Structure searching and phase relationships in MnN up to 50 GPa: a DFT study

Abstract

Based on density functional theory and evolutionary algorithms the thermodynamically stable structures of MnN and their stability P–T fields were revealed in the pressure range of 0–50 GPa. The MnN-F3m polymorph (zinc blende-type) was shown to be the ambient pressure phase, while experimentally known MnN-I4/mmm (distorted NaCl-type) is a high-temperature phase quenchable to the ambient condition. At 5.0 GPa and below 500 K the MnN-F3m transforms into a NiAs-type structure, MnN-P6₃/mmc.
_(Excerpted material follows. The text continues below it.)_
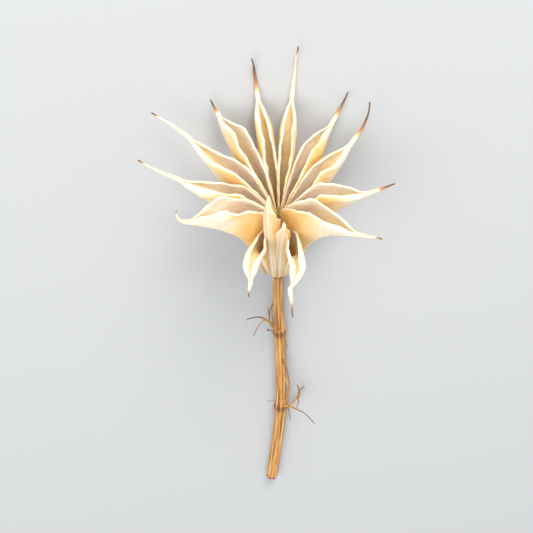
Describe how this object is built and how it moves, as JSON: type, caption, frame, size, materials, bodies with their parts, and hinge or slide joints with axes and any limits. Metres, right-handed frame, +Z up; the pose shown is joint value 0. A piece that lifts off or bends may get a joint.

With temperature increase, MnN-P6₃/mmc undergoes the phase transition into MnN-I4/mmm. Above 41.2 GPa the polymorph with a distorted NiAs-type structure, MnN-Pnma, was shown to be the thermodynamically stable phase. Thus, we have shown that the recently synthesized above ∼55 GPa new high-pressure phase of MnN should have the distorted NiAs-type structure. In addition, for all considered MnN polymorphs the mechanical properties were estimated. It was shown that all MnN polymorphs fall below the minimum threshold for hard materials (H_V > 20 GPa) and therefore they could not be classified as hard materials.